RA Patient Refusing Relief: Whose Right to Decide?

A patient with rheumatoid arthritis declines to take pain relievers. His wife says he needs them, but won't admit it. What should be done?

Stonington SD. A Piece of My Mind: Whose Autonomy?  JAMA (2014) 312:1099-1100. doi:10.1001/jama.2014.8273

This essay recounts the case of a 64-year-old man with rheumatoid arthritis who refused to take to take nonsteroidal anti-inflammatory drugs for pain, which the author had recommended adding to his methotrexate. The patient's wife said, “It is just part of his self-image to be tough and not treat his pain. But he needs treatment, whether he will say so or not.”

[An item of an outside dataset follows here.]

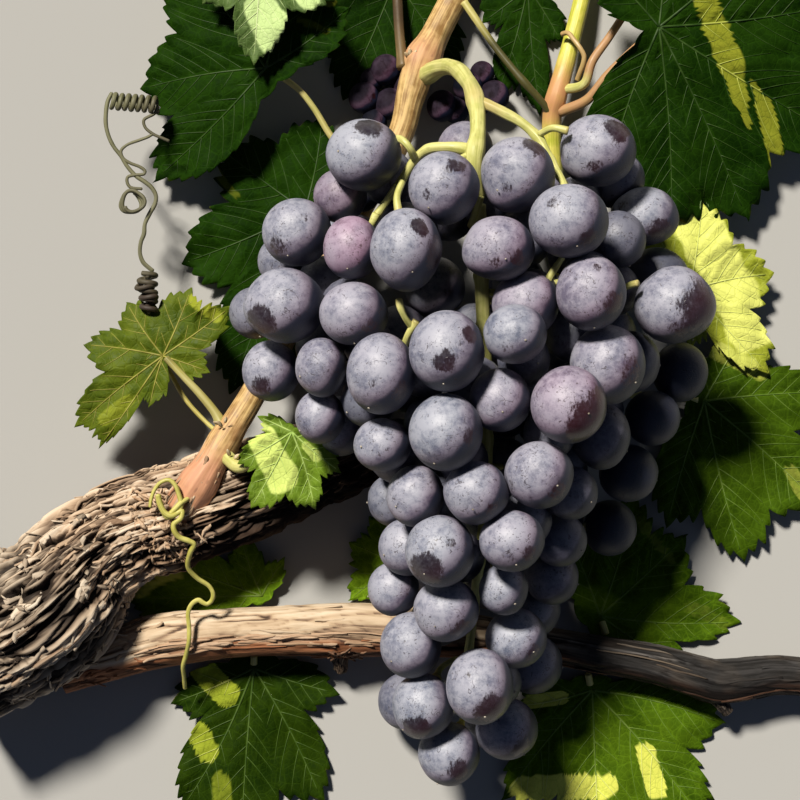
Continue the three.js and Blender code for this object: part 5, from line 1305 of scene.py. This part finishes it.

This brought to mind a similar experience while the author was doing anthropological fieldwork on end-of-life care in Northern Thailand. Medical staff and the son overruled the wishes of an elderly man with colorectal cancer, who underwent repeated resuscitation at his son's insistence but died before a planned surgery.

Had doctors violated his autonomy? The author, a Westerner, thought so. But a Thai nursing student argued that he was "thinking like a foreigner." The father's role, she said, is to say he is ready for whatever comes. The son's role is to try everything possible until the end. "They both do the right thing," she said, "and they both get merit.”

The essay goes on to discuss the relationship between patient autonomy and the role of the family and others, and how “merit” relates to the Asian concept of karma.